▸ **STATED GOAL**: Scan the lines below for the word "bodies". Copy each line you find it in.

----

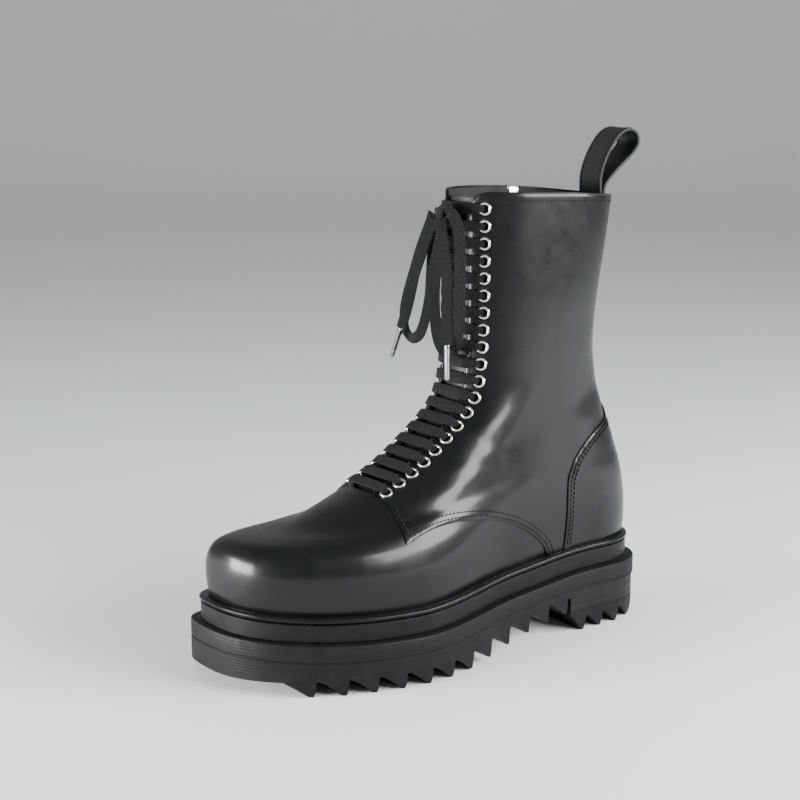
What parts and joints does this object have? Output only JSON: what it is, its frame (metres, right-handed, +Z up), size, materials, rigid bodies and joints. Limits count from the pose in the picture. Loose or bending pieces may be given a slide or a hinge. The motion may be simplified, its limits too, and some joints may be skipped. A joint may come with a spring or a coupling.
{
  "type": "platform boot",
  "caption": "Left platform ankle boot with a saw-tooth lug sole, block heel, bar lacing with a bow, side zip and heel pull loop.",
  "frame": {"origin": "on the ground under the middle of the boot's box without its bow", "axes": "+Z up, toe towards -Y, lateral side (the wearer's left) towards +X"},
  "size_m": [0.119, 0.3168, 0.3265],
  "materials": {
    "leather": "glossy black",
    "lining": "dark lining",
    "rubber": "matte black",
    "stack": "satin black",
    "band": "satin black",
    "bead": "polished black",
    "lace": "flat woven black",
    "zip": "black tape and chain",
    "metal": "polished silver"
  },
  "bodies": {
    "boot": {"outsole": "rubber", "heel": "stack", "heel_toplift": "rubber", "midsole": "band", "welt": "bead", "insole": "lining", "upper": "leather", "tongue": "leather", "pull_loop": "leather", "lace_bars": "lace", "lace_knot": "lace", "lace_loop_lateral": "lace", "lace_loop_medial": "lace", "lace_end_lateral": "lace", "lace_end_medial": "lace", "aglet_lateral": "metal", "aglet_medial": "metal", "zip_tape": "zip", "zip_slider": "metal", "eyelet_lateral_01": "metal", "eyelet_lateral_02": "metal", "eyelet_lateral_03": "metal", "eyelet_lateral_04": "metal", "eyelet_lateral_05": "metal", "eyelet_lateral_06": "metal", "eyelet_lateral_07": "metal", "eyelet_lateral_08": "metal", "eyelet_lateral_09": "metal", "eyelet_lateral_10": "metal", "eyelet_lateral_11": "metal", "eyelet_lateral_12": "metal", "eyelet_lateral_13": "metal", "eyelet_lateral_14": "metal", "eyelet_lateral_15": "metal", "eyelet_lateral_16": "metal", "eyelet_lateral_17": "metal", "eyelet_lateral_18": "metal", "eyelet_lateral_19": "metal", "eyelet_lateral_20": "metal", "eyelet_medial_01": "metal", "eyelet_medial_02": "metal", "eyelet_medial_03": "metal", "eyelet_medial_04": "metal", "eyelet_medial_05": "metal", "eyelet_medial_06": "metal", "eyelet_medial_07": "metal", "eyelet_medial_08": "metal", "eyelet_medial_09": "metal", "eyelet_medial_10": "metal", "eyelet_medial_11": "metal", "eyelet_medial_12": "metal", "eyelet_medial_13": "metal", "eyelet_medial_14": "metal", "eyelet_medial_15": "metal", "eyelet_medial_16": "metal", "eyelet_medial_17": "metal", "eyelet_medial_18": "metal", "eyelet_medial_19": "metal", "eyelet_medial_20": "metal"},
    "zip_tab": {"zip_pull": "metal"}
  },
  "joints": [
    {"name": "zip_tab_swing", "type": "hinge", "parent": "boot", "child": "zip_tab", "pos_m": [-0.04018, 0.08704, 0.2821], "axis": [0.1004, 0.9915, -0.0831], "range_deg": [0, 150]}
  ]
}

----

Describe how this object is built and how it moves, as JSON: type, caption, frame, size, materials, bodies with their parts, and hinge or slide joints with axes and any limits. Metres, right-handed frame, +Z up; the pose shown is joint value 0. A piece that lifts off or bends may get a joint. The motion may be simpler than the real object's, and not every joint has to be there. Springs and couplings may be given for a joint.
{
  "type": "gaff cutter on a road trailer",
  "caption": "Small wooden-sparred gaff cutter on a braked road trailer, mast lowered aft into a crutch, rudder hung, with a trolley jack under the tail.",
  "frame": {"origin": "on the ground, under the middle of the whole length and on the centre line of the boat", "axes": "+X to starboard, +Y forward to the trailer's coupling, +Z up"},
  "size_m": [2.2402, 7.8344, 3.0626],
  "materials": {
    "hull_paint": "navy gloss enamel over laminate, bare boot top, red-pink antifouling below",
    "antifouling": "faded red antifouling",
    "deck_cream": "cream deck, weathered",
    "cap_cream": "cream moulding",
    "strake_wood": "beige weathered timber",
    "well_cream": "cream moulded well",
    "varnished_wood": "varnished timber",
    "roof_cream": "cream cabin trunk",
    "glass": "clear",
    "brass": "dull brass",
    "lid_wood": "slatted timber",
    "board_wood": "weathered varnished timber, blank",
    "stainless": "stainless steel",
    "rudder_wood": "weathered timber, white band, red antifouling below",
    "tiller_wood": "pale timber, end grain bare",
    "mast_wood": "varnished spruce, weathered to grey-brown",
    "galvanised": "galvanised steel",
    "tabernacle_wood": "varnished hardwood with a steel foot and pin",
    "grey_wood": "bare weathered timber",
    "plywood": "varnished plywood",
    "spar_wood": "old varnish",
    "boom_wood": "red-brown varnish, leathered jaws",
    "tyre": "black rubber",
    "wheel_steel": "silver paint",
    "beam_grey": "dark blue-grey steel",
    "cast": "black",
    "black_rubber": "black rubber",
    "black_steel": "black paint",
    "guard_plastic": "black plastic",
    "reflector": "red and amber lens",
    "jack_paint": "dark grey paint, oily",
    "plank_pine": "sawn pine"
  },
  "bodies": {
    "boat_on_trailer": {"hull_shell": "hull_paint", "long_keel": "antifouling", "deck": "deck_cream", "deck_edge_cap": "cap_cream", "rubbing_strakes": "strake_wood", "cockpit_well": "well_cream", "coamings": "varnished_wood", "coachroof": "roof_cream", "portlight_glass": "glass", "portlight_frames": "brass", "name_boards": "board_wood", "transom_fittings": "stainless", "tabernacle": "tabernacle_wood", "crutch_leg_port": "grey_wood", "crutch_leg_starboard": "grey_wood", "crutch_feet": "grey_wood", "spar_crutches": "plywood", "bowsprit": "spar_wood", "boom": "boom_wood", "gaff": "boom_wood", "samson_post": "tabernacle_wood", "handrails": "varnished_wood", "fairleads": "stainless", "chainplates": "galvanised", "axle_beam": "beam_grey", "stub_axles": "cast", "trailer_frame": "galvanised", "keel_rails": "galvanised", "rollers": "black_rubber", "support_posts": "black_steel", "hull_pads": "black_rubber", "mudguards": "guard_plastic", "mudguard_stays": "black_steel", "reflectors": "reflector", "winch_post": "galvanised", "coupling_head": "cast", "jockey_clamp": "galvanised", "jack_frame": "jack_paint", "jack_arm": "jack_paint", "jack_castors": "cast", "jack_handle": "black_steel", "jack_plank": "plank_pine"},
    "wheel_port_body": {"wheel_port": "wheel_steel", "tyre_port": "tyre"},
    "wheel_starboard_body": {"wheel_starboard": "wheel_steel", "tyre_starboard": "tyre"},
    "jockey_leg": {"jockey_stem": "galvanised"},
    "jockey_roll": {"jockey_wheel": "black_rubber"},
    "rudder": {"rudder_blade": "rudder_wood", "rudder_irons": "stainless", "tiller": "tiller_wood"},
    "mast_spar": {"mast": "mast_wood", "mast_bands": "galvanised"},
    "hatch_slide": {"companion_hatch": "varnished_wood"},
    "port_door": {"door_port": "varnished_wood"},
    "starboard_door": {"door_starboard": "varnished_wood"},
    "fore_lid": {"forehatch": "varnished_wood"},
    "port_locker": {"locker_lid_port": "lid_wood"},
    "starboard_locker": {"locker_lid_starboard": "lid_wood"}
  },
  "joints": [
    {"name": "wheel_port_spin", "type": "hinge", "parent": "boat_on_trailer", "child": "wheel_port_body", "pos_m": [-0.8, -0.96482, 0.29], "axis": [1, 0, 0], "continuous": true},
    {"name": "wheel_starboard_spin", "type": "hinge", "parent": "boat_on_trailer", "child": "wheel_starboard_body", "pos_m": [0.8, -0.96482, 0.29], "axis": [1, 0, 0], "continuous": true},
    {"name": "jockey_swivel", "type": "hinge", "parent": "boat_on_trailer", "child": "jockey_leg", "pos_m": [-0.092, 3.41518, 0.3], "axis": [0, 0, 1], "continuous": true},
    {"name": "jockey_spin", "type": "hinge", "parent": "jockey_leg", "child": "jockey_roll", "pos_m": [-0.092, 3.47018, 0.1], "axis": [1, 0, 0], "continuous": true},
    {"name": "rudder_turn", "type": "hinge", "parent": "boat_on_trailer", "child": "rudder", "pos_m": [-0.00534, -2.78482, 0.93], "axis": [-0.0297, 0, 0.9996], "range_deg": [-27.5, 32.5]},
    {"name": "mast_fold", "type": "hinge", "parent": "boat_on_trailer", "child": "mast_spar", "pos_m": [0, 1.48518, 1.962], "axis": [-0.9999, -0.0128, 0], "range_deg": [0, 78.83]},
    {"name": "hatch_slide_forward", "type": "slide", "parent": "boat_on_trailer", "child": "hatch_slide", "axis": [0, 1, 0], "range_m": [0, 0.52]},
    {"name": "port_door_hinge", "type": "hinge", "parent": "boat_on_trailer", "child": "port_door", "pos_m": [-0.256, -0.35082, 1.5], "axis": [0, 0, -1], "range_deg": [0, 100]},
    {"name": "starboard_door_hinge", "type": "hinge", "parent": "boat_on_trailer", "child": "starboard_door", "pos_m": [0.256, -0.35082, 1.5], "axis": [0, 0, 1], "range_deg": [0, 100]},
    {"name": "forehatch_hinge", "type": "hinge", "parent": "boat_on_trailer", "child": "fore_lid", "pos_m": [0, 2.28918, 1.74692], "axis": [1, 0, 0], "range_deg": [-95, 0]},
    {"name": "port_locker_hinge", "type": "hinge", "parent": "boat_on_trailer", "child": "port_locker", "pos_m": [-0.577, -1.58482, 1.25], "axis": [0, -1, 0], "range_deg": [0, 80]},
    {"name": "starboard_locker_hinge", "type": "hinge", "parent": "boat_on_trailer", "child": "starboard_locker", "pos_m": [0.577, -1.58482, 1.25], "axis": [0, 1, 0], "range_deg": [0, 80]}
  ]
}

----

▸ **RESPONSE FOR THIS EXERCISE**:
What parts and joints does this object have? Output only JSON: what it is, its frame (metres, right-handed, +Z up), size, materials, rigid bodies and joints. Limits count from the pose in the picture. Loose or bending pieces may be given a slide or a hinge. The motion may be simplified, its limits too, and some joints may be skipped. A joint may come with a spring or a coupling.
  "bodies": {
Describe how this object is built and how it moves, as JSON: type, caption, frame, size, materials, bodies with their parts, and hinge or slide joints with axes and any limits. Metres, right-handed frame, +Z up; the pose shown is joint value 0. A piece that lifts off or bends may get a joint. The motion may be simpler than the real object's, and not every joint has to be there. Springs and couplings may be given for a joint.
  "bodies": {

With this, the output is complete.